• [Objective] Copy the data exactly from the line that contains "make_bill()" through the line that contains "points = [vertex.co", keeping both end lines and leaving out everything else.
>>>
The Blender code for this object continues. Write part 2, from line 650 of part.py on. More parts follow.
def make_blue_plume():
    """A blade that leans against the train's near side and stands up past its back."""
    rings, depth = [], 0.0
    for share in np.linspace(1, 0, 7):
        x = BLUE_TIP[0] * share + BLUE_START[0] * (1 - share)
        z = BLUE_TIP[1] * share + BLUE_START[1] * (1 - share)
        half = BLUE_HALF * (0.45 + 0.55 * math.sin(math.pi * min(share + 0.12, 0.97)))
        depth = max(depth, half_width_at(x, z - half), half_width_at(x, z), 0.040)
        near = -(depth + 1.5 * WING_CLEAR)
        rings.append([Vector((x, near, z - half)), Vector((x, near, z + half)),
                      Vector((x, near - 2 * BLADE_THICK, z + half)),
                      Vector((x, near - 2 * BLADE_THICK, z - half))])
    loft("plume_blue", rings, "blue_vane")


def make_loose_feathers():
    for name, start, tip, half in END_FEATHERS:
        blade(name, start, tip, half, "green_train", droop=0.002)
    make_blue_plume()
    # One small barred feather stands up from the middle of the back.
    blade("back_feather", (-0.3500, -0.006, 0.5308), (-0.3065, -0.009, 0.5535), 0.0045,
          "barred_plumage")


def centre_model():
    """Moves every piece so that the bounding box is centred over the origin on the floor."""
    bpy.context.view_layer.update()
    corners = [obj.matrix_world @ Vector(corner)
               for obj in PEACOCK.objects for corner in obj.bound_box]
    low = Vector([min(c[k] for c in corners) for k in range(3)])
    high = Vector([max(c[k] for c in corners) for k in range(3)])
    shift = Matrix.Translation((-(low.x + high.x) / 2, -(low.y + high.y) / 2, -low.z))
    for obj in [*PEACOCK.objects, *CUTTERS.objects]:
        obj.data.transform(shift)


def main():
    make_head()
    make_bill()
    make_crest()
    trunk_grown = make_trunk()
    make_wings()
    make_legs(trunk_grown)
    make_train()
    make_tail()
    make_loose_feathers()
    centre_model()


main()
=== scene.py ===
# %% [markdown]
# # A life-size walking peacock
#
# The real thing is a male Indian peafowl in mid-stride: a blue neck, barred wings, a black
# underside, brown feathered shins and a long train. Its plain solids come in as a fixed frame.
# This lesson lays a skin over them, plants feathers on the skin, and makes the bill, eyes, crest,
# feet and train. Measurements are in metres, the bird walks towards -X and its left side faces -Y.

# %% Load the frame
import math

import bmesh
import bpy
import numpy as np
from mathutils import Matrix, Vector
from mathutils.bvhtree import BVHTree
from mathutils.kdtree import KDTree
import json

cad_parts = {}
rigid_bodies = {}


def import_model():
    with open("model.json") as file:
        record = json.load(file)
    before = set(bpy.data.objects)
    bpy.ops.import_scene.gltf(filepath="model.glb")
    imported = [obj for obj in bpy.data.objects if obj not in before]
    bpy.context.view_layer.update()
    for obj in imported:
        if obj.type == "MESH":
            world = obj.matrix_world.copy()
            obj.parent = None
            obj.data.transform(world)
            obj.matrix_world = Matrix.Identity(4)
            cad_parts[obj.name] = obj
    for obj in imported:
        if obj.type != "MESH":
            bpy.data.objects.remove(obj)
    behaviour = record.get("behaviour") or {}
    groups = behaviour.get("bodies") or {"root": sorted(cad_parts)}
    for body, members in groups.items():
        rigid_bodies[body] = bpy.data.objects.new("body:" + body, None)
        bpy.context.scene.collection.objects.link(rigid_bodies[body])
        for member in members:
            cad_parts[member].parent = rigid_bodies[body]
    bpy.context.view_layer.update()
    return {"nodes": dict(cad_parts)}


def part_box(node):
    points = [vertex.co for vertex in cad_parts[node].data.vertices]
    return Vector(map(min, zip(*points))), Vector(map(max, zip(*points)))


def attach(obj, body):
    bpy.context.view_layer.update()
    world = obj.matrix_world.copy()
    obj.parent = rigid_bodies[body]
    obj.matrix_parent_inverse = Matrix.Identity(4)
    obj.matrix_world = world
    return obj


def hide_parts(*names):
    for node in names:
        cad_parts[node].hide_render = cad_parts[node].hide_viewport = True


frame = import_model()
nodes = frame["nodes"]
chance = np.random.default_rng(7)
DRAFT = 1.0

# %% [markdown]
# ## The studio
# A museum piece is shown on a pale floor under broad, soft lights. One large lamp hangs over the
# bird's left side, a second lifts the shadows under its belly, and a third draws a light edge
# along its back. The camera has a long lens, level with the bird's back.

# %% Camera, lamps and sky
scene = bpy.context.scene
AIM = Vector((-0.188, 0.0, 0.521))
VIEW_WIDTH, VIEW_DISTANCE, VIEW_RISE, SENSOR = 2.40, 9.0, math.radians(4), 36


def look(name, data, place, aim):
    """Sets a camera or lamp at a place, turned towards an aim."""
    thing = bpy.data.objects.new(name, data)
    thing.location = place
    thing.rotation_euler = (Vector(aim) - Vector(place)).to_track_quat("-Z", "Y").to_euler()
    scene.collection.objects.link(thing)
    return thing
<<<
• [Output for this task]
    make_bill()
    make_crest()
    trunk_grown = make_trunk()
    make_wings()
    make_legs(trunk_grown)
    make_train()
    make_tail()
    make_loose_feathers()
    centre_model()


main()
=== scene.py ===
# %% [markdown]
# # A life-size walking peacock
#
# The real thing is a male Indian peafowl in mid-stride: a blue neck, barred wings, a black
# underside, brown feathered shins and a long train. Its plain solids come in as a fixed frame.
# This lesson lays a skin over them, plants feathers on the skin, and makes the bill, eyes, crest,
# feet and train. Measurements are in metres, the bird walks towards -X and its left side faces -Y.

# %% Load the frame
import math

import bmesh
import bpy
import numpy as np
from mathutils import Matrix, Vector
from mathutils.bvhtree import BVHTree
from mathutils.kdtree import KDTree
import json

cad_parts = {}
rigid_bodies = {}


def import_model():
    with open("model.json") as file:
        record = json.load(file)
    before = set(bpy.data.objects)
    bpy.ops.import_scene.gltf(filepath="model.glb")
    imported = [obj for obj in bpy.data.objects if obj not in before]
    bpy.context.view_layer.update()
    for obj in imported:
        if obj.type == "MESH":
            world = obj.matrix_world.copy()
            obj.parent = None
            obj.data.transform(world)
            obj.matrix_world = Matrix.Identity(4)
            cad_parts[obj.name] = obj
    for obj in imported:
        if obj.type != "MESH":
            bpy.data.objects.remove(obj)
    behaviour = record.get("behaviour") or {}
    groups = behaviour.get("bodies") or {"root": sorted(cad_parts)}
    for body, members in groups.items():
        rigid_bodies[body] = bpy.data.objects.new("body:" + body, None)
        bpy.context.scene.collection.objects.link(rigid_bodies[body])
        for member in members:
            cad_parts[member].parent = rigid_bodies[body]
    bpy.context.view_layer.update()
    return {"nodes": dict(cad_parts)}


def part_box(node):
    points = [vertex.co for vertex in cad_parts[node].data.vertices]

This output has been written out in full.